Wednesday marks the third anniversary of the shooting in Arizona that killed six and injured 13, including then-Rep. Gabrielle Giffords and now-Rep. Ron Barber. To commemorate the event, Tucson officials have announced the location for the memorial to the day and its aftermath.

On Monday, Barber, other survivors, victims’ families, members of the January 8 Memorial Foundation and others gathered at the old Pima County Courthouse in Tucson, Ariz., to announce that the memorial would be sited at the landmark location.

“This memorial will remind the world of what happened here,” Barber said, according to the Arizona Daily Star. “But more importantly … what happened afterwards: the kindness, the caring and love that came forward. And you will see that when you look at the archives, it represents Tucson at it’s [sic] very, very best.”

(Jason Dick/CQ Roll Call File Photo)
The Tucson community rallied around Giffords and other victims. (Jason Dick/CQ Roll Call File Photo)

After the shootings at Giffords’ Congress on Your Corner event, which left her critically injured and eventually led to her retirement from Congress, the Tucson community rallied around her and the other victims. At a tribute at the University of Arizona’s McKale Center where President Barack Obama spoke, many out-of-town media members were shocked to witness a celebratory atmosphere, with crowds cheering on the trauma surgeons who tended to the victims, as well as people like Daniel Hernandez, who administered first aid to Giffords.

It was no somber gathering. For Tucson, a quirky city whose “Old Pueblo” roots stretch back more than a millennium, it was par for the course — a way to grieve unique to its own carefree identity. That essence is apparently what the memorial planners, who are aiming to complete the process in two to three years, have in mind.

The foundation has been collecting and archiving the memorial tribute material that sprung from the event, be it stuffed animals, get-well cards or photos, as well as those that have since arrived on anniversaries and the like.

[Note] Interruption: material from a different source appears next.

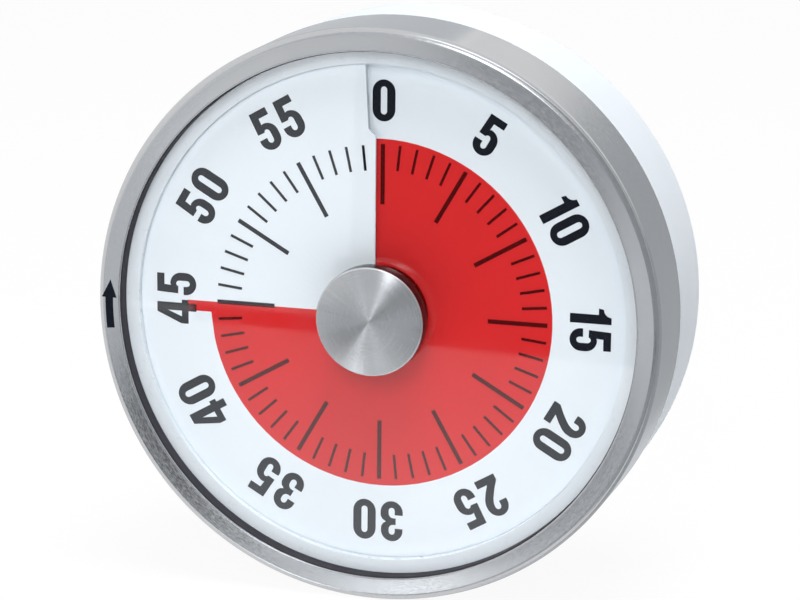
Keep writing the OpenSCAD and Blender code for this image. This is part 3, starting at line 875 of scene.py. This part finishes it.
class TIMER_OT_gasket(bpy.types.Operator):
    """Builds the rubber seal that holds the lens, and the bead that closes the groove round the dial"""

    bl_idname = "timer.gasket"
    bl_label = "Seal and bead"

    def execute(self, context):
        size, finish = context.scene.timer_lens, context.scene.timer_finish
        low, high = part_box("lens_seal")
        bore, rim, round_by, lap = size.radius + size.fit, high.x / MM, 0.7, 0.01
        front, rear = -low.y / MM - DEPTH, -high.y / MM - DEPTH
        profile = (
            arc(bore + size.edge, front - size.edge, size.edge, size.edge, 180, 90, 4)
            + arc(rim - round_by, front - round_by, round_by, round_by, 90, 0, 6)
            + [(rim, rear + lap), (bore, rear + lap)]
        )
        bm = turned(profile, context.scene.timer_stage.steps)
        gasket = finished(bm, "gasket", "case", soft_rubber("seal_rubber", RUBBER))
        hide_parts("lens_seal")
        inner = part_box("dial")[1].x / MM
        wide, drop, thick = 0.14, -0.1, 0.25
        outer = inner + wide
        profile = [(inner, drop - thick), (inner, drop), (outer, drop), (outer, drop - thick)]
        bm = turned(profile, context.scene.timer_stage.steps)
        follow_dial(bm)
        bead = finished(bm, "bead", "case", moulded("bead_white", finish.white, **DIAL_COAT))
        return {"FINISHED"}


class TIMER_OT_finishes(bpy.types.Operator):
    """Gives each carried-over node of the case, dial and movement its finish"""

    bl_idname = "timer.finishes"
    bl_label = "Finishes"

    def execute(self, context):
        finish = context.scene.timer_finish
        case = moulded("case_white", finish.case, roughness=0.38)
        # Painted shade: the bed and the film hub are a slightly darker copy of the dial white, for the
        # shade that falls on the ledge under the ring
        bed = moulded("bed_white", colour(finish.white, 0.945), roughness=0.3)
        steel = plated("arbor_steel", ARBOR_STEEL)
        brass = plated("plate_brass", BRASS)
        wheel = moulded("wheel_plastic", WHEEL_PLASTIC, roughness=0.4)
        magnet = plated("magnet_grey", MAGNET_GREY, roughness=0.32, tone=0.08)
        parts = {
            "dial": moulded("dial_white", finish.white, **DIAL_COAT),
            "red_film": tinted_film("film_red", finish.red),
            "knob_core": moulded("knob_dark", CORE_PLASTIC, roughness=0.5),
            "mainspring": plated("spring_steel", SPRING_STEEL, roughness=0.25),
            "bell": plated("bell_steel", BELL_STEEL, roughness=0.18, tone=0.06),
        }
        groups = {
            "case_shell stand": case,
            "dial_bed film_hub": bed,
            "magnet_left magnet_right": magnet,
            "front_plate back_plate pillar_1 pillar_2 pillar_3 great_wheel strike_cam": brass,
            "second_wheel third_wheel escape_wheel": wheel,
            "screw_1 screw_2 screw_3 bell_post hammer_pivot stand_pin main_arbor second_arbor": steel,
            "third_arbor escape_arbor pallet pallet_arbor hammer": steel,
        }
        for names, material in groups.items():
            for node in names.split():
                parts[node] = material
        for node, material in parts.items():
            slots = NODES[node].data.materials
            slots.clear()
            slots.append(material)
        # Light reaches the dial untinted and the film's colour counts for both ways, for a crisp edge
        NODES["red_film"].visible_shadow = NODES["red_film"].visible_diffuse = False
        return {"FINISHED"}


class TIMER_OT_stage(bpy.types.Operator):
    """Sets the camera, the floor, the soft lights and the white surround"""

    bl_idname = "timer.stage"
    bl_label = "Stage"

    def execute(self, context):
        scene, stage = context.scene, context.scene.timer_stage
        scene.view_settings.view_transform = "Standard"
        self.camera(scene, stage)
        self.surround(scene, stage)
        self.floor()
        for name, (sides, depth, *grey) in CARDS.items():
            self.card(name, sides, depth, grey)
        for name, (at, size, power) in LAMPS.items():
            self.lamp(scene, name, at, size, getattr(stage, power))
        return {"FINISHED"}

    def camera(self, scene, stage):
        data = bpy.data.cameras.new("camera")
        data.sensor_width, data.lens = SENSOR, stage.lens
        data.clip_start, data.clip_end = CLIP_START, CLIP_END
        camera = bpy.data.objects.new("camera", data)
        turn = Matrix(CAMERA_AXES).transposed().to_4x4()
        camera.matrix_world = Matrix.Translation(CAMERA_AT) @ turn
        scene.collection.objects.link(camera)
        scene.camera = camera

    def surround(self, scene, stage):
        """White for the eye and in mirrors, and a fainter even light on everything."""
        world = bpy.data.worlds.new("surround")
        world.use_nodes = True
        tree = world.node_tree
        tree.nodes.clear()
        mix = tree.nodes.new("ShaderNodeMixShader")
        tree.links.new(seen_rays(tree), mix.inputs[0])
        for socket, tint, strength in ((1, SKY_TINT, stage.sky), (2, WHITE, 1.0)):
            shade = tree.nodes.new("ShaderNodeBackground")
            shade.inputs["Color"].default_value = tint
            shade.inputs["Strength"].default_value = strength
            tree.links.new(shade.outputs[0], mix.inputs[socket])
        out = tree.nodes.new("ShaderNodeOutputWorld")
        tree.links.new(mix.outputs[0], out.inputs["Surface"])
        scene.world = world

    def floor(self):
        bm = bmesh.new()
        bmesh.ops.create_grid(bm, x_segments=2, y_segments=2, size=FLOOR_HALF)
        bmesh.ops.translate(bm, vec=(0, FLOOR_BEHIND, CAD_LOW.z), verts=bm.verts)
        floor = placed(bm, "floor")
        s = Shader("floor_white")
        cloth = s.principled(Base_Color=(*[FLOOR_GREY] * 3, 1), Roughness=FLOOR_ROUGHNESS)
        share = s.math("MULTIPLY", seen_rays(s.tree), FLOOR_GLOW)
        floor.data.materials.append(s.shown(s.mixed(share, cloth, s.glow(WHITE, 1.0))))
        floor.visible_glossy = False

    def card(self, name, sides, depth, grey):
        """An upright card that only mirroring surfaces see, of one grey or fading from foot to top."""
        left, right, low, high = sides
        bm = bmesh.new()
        bmesh.ops.create_grid(bm, x_segments=1, y_segments=1, size=0.5)
        bmesh.ops.scale(bm, vec=(right - left, high - low, 1), verts=bm.verts)
        bmesh.ops.translate(bm, vec=((left + right) / 2, (high - low) / -2, 0), verts=bm.verts)
        bmesh.ops.rotate(bm, matrix=Matrix.Rotation(CARD_TILT, 3, "Z"), verts=bm.verts)
        bmesh.ops.rotate(bm, matrix=Matrix.Rotation(math.pi / 2, 3, "X"), verts=bm.verts)
        bmesh.ops.translate(bm, vec=(0, depth, high), verts=bm.verts)
        card = placed(bm, name)
        s = Shader(name)
        strength = grey[0]
        if len(grey) == 2:
            height = s.node("ShaderNodeSeparateXYZ", {"Vector": s.coords}).outputs["Z"]
            strength = s.ranged(height, low, high, *grey)
        card.data.materials.append(s.shown(s.glow(CARD_TINT, strength)))
        card.visible_camera = card.visible_diffuse = card.visible_shadow = False
        card.visible_transmission = False

    def lamp(self, scene, name, at, size, power):
        data = bpy.data.lights.new(name, "AREA")
        data.shape, data.size, data.size_y = "RECTANGLE", *size
        data.energy = power
        lamp = bpy.data.objects.new(name, data)
        way = Vector(LAMPS_AIM) - Vector(at)
        lamp.matrix_world = Matrix.Translation(at) @ way.to_track_quat("-Z", "Y").to_matrix().to_4x4()
        scene.collection.objects.link(lamp)
        lamp.visible_glossy = False


# ---------------------------------------------------------------- panel and registering


class TIMER_PT_build(bpy.types.Panel):
    """Lists the steps that build the timer"""

    bl_idname = "TIMER_PT_build"
    bl_label = "Minute timer"
    bl_space_type = "VIEW_3D"
    bl_region_type = "UI"
    bl_category = "Timer"

    def draw(self, context):
        for step in STEPS:
            self.layout.operator(step.bl_idname)
        for group in GROUPS:
            box = self.layout.box()
            values = getattr(context.scene, group)
            for key in values.__annotations__:
                box.prop(values, key)


STEPS = (
    TIMER_OT_finishes,
    TIMER_OT_ring,
    TIMER_OT_arrow,
    TIMER_OT_ticks,
    TIMER_OT_numerals,
    TIMER_OT_knob,
    TIMER_OT_window,
    TIMER_OT_gasket,
    TIMER_OT_stage,
)
GROUPS = {
    "timer_ring": TimerRingSizes,
    "timer_print": TimerPrintSizes,
    "timer_lens": TimerLensSizes,
    "timer_knob": TimerKnobSizes,
    "timer_finish": TimerFinish,
    "timer_stage": TimerStage,
}


def register():
    for cls in (*GROUPS.values(), *STEPS, TIMER_PT_build):
        bpy.utils.register_class(cls)
    for name, cls in GROUPS.items():
        setattr(bpy.types.Scene, name, PointerProperty(type=cls))


def unregister():
    for name in GROUPS:
        delattr(bpy.types.Scene, name)
    for cls in (TIMER_PT_build, *STEPS, *GROUPS.values()):
        bpy.utils.unregister_class(cls)


def main():
    register()
    for step in STEPS:
        group, name = step.bl_idname.split(".")
        getattr(getattr(bpy.ops, group), name)()


if __name__ == "__main__":
    main()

The shooting resonated on Capitol Hill not just because of the injuries to Giffords and her staffer-turned-successor Barber. Among the dead were Giffords’ community outreach director, Gabriel Zimmerman. Last year, Congress named a Capitol Visitor Center conference room in honor of Zimmerman.

(Jason Dick/CQ Roll Call File Photo)
This tribute to the dead was at the Hotel Congress in downtown Tucson after the shootings. (Jason Dick/CQ Roll Call File Photo)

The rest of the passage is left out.